How Trino Pushes Predicates Into Iceberg

Ziva Li included in series Learning Trino by Tracing One Iceberg Table From SQL to Files

2026-06-21 2352 words 11 minutes

Series - Learning Trino by Tracing One Iceberg Table From SQL to Files

Contents

What Predicate Pushdown Means In Trino

Predicate pushdown means Trino tries to move part of a WHERE filter closer to the data source. Instead of reading all rows first and filtering only inside the engine, Trino asks the connector whether it can use the predicate while planning or reading the table.

That can reduce work, but it is not one yes/no switch.

The useful mental model is:

pushed down:
  the connector can use the predicate during scan planning or reading

enforced:
  the connector guarantees rows returned by the scan satisfy that predicate

remaining:
  Trino still evaluates the predicate above the scan for correctness

So “pushed down” does not mean “the engine no longer checks it.”

1. The Setup

The table is the same Iceberg table from the read trace:

CREATE TABLE iceberg.tpch.orders
WITH (
    format = 'PARQUET',
    partitioning = ARRAY['o_orderstatus']
) AS
SELECT *
FROM tpch.tiny.orders;

The important part is the partitioning:

partitioning = ARRAY['o_orderstatus']

That makes o_orderstatus an identity partition column. A predicate on that column can be enforced from Iceberg partition metadata.

The first query is:

SELECT *
FROM iceberg.tpch.orders
WHERE o_orderstatus = 'F';

The second query adds a regular data-column predicate:

SELECT o_orderkey, o_totalprice
FROM iceberg.tpch.orders
WHERE o_orderstatus = 'F'
  AND o_totalprice > 1000;

This second query is the useful one for understanding pushdown. It has two predicate shapes:

Predicate	Kind	Expected behavior
`o_orderstatus = 'F'`	identity partition predicate	Iceberg can enforce it from partition metadata.
`o_totalprice > 1000`	regular data-column predicate	Iceberg can use it for pruning, but Trino still needs a remaining filter.

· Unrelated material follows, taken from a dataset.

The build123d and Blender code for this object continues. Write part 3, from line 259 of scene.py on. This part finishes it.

2. Plan Evidence For The Partition Predicate

For the simple partition query, EXPLAIN shows the predicate attached to the scan:

TableScan[table = iceberg:tpch.orders$data@... constraint on [o_orderstatus]]
    o_orderstatus := 3:o_orderstatus:varchar
        :: [[F]]

This proves:

The plan contains an Iceberg table scan with a constraint on o_orderstatus.

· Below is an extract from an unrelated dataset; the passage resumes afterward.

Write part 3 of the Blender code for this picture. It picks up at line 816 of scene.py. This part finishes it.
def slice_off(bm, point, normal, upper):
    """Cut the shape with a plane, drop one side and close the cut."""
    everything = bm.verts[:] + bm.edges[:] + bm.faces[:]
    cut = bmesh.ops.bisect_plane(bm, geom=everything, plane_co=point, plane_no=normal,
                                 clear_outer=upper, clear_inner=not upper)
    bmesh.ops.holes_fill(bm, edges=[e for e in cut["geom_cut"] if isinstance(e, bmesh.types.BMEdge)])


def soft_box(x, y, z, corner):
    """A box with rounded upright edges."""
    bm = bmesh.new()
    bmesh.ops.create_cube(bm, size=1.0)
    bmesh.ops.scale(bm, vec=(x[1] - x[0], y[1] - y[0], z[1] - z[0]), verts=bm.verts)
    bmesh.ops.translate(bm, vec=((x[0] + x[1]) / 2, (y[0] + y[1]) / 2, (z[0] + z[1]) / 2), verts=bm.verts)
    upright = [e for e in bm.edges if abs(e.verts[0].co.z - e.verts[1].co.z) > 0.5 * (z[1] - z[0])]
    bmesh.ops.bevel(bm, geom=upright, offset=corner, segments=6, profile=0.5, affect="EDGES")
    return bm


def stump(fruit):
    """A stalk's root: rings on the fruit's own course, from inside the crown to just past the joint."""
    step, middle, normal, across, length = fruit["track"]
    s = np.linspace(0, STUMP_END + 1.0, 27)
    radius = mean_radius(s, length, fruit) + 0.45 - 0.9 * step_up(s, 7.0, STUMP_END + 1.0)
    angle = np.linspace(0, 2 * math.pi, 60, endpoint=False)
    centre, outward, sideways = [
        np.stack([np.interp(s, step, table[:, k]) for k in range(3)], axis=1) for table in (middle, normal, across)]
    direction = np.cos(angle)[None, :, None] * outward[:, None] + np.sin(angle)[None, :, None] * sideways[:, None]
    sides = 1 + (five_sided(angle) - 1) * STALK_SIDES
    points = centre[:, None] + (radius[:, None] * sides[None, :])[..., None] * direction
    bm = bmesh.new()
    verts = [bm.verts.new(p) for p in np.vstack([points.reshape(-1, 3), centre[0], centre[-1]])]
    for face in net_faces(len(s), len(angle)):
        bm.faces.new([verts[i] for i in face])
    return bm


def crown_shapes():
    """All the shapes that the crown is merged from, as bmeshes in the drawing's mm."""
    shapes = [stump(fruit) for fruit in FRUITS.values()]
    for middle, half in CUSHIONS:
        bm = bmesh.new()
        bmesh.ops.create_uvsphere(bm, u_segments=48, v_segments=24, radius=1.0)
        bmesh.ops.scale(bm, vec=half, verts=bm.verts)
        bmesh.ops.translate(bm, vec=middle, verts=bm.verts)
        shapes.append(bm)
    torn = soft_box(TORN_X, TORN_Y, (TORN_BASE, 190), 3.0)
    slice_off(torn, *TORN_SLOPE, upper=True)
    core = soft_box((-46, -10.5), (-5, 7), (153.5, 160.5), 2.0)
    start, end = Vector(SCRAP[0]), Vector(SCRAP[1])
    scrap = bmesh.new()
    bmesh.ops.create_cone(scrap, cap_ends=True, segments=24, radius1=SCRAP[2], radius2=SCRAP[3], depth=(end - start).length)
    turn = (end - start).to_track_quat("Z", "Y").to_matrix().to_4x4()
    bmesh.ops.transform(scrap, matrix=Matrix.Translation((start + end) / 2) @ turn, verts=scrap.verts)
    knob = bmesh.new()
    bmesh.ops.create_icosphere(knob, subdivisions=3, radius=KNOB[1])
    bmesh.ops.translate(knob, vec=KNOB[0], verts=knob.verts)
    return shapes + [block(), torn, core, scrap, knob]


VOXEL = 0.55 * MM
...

It does not prove how many bytes were read. It does not prove row-group pruning. It does not prove page-level filtering. It only proves the planned scan shape.

EXPLAIN ANALYZE adds runtime evidence:

TableScan[table = iceberg:tpch.orders$data@... constraint on [o_orderstatus]]
    Output: 7304 rows
    Input: 7304 rows (1012.76kB)
    Physical input: 169.66kB
    Splits: 1

This proves that, in this run, the scan returned 7304 rows and executed one split with 169.66kB physical input.

The metadata tables match that shape:

orders$partitions:
  {o_orderstatus=F}
  record_count = 7304
  file_count = 1

orders$files where partition.o_orderstatus = 'F':
  one PARQUET file
  record_count = 7304

So for this table, o_orderstatus = 'F' selects one Iceberg partition and one data file.

3. What Each Evidence Type Proves

Before going deeper into the code path, it helps to separate what each piece of evidence can and cannot prove:

Evidence	What it proves	What it does not prove
`EXPLAIN`	Planned scan shape and visible scan constraints.	Runtime rows, bytes read, or exact pruning done during execution.
`EXPLAIN ANALYZE`	Runtime rows, physical input, split count, and operator stats for that run.	Which Java branch classified each predicate.
`$partitions`	Partition metadata, record counts, file counts, and partition-level stats.	Parquet row-group reads inside a selected file.
`$files`	Which Iceberg data files match metadata filters.	Which Parquet pages were read from that file.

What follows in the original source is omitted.